* BEGIN INPUT MATERIAL *

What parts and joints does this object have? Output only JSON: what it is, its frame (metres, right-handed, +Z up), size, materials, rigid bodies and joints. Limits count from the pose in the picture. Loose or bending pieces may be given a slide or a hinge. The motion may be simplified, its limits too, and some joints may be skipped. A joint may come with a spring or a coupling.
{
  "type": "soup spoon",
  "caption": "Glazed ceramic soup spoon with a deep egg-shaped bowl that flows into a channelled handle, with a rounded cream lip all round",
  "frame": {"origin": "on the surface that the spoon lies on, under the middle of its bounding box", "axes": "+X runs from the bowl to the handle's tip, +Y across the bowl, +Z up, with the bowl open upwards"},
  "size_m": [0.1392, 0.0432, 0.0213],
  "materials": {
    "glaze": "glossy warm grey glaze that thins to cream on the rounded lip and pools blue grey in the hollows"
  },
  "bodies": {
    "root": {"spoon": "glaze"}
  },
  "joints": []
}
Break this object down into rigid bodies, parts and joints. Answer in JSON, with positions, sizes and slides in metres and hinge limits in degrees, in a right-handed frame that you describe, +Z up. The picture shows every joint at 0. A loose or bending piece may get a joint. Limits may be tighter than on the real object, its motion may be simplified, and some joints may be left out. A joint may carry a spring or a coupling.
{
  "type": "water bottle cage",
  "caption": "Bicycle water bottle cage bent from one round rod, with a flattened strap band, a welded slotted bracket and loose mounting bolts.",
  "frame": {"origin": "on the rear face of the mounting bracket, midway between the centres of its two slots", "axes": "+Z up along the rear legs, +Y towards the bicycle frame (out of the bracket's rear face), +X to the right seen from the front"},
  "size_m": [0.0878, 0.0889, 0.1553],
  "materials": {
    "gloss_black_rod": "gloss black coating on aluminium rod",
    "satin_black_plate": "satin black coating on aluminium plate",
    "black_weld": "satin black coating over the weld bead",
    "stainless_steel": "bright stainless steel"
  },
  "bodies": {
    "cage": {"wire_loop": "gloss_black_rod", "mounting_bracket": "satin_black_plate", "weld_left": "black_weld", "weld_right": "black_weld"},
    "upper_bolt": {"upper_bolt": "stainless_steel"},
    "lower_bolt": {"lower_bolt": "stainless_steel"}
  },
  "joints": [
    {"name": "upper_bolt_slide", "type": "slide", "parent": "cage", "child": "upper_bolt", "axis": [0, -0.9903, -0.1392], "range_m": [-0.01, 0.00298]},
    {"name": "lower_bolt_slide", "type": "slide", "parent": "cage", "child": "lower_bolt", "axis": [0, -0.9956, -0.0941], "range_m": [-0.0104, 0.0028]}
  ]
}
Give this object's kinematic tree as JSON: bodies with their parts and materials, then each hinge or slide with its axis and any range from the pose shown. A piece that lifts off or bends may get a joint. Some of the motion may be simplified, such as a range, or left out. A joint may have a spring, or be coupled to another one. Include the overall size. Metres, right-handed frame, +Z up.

* END INPUT MATERIAL *

- _WHAT NEEDS TO BE DONE_
Give the entries again in full, exactly as they are written.

- _FINAL ANSWER_
What parts and joints does this object have? Output only JSON: what it is, its frame (metres, right-handed, +Z up), size, materials, rigid bodies and joints. Limits count from the pose in the picture. Loose or bending pieces may be given a slide or a hinge. The motion may be simplified, its limits too, and some joints may be skipped. A joint may come with a spring or a coupling.
{
  "type": "soup spoon",
  "caption": "Glazed ceramic soup spoon with a deep egg-shaped bowl that flows into a channelled handle, with a rounded cream lip all round",
  "frame": {"origin": "on the surface that the spoon lies on, under the middle of its bounding box", "axes": "+X runs from the bowl to the handle's tip, +Y across the bowl, +Z up, with the bowl open upwards"},
  "size_m": [0.1392, 0.0432, 0.0213],
  "materials": {
    "glaze": "glossy warm grey glaze that thins to cream on the rounded lip and pools blue grey in the hollows"
  },
  "bodies": {
    "root": {"spoon": "glaze"}
  },
  "joints": []
}
Break this object down into rigid bodies, parts and joints. Answer in JSON, with positions, sizes and slides in metres and hinge limits in degrees, in a right-handed frame that you describe, +Z up. The picture shows every joint at 0. A loose or bending piece may get a joint. Limits may be tighter than on the real object, its motion may be simplified, and some joints may be left out. A joint may carry a spring or a coupling.
{
  "type": "water bottle cage",
  "caption": "Bicycle water bottle cage bent from one round rod, with a flattened strap band, a welded slotted bracket and loose mounting bolts.",
  "frame": {"origin": "on the rear face of the mounting bracket, midway between the centres of its two slots", "axes": "+Z up along the rear legs, +Y towards the bicycle frame (out of the bracket's rear face), +X to the right seen from the front"},
  "size_m": [0.0878, 0.0889, 0.1553],
  "materials": {
    "gloss_black_rod": "gloss black coating on aluminium rod",
    "satin_black_plate": "satin black coating on aluminium plate",
    "black_weld": "satin black coating over the weld bead",
    "stainless_steel": "bright stainless steel"
  },
  "bodies": {
    "cage": {"wire_loop": "gloss_black_rod", "mounting_bracket": "satin_black_plate", "weld_left": "black_weld", "weld_right": "black_weld"},
    "upper_bolt": {"upper_bolt": "stainless_steel"},
    "lower_bolt": {"lower_bolt": "stainless_steel"}
  },
  "joints": [
    {"name": "upper_bolt_slide", "type": "slide", "parent": "cage", "child": "upper_bolt", "axis": [0, -0.9903, -0.1392], "range_m": [-0.01, 0.00298]},
    {"name": "lower_bolt_slide", "type": "slide", "parent": "cage", "child": "lower_bolt", "axis": [0, -0.9956, -0.0941], "range_m": [-0.0104, 0.0028]}
  ]
}
Give this object's kinematic tree as JSON: bodies with their parts and materials, then each hinge or slide with its axis and any range from the pose shown. A piece that lifts off or bends may get a joint. Some of the motion may be simplified, such as a range, or left out. A joint may have a spring, or be coupled to another one. Include the overall size. Metres, right-handed frame, +Z up.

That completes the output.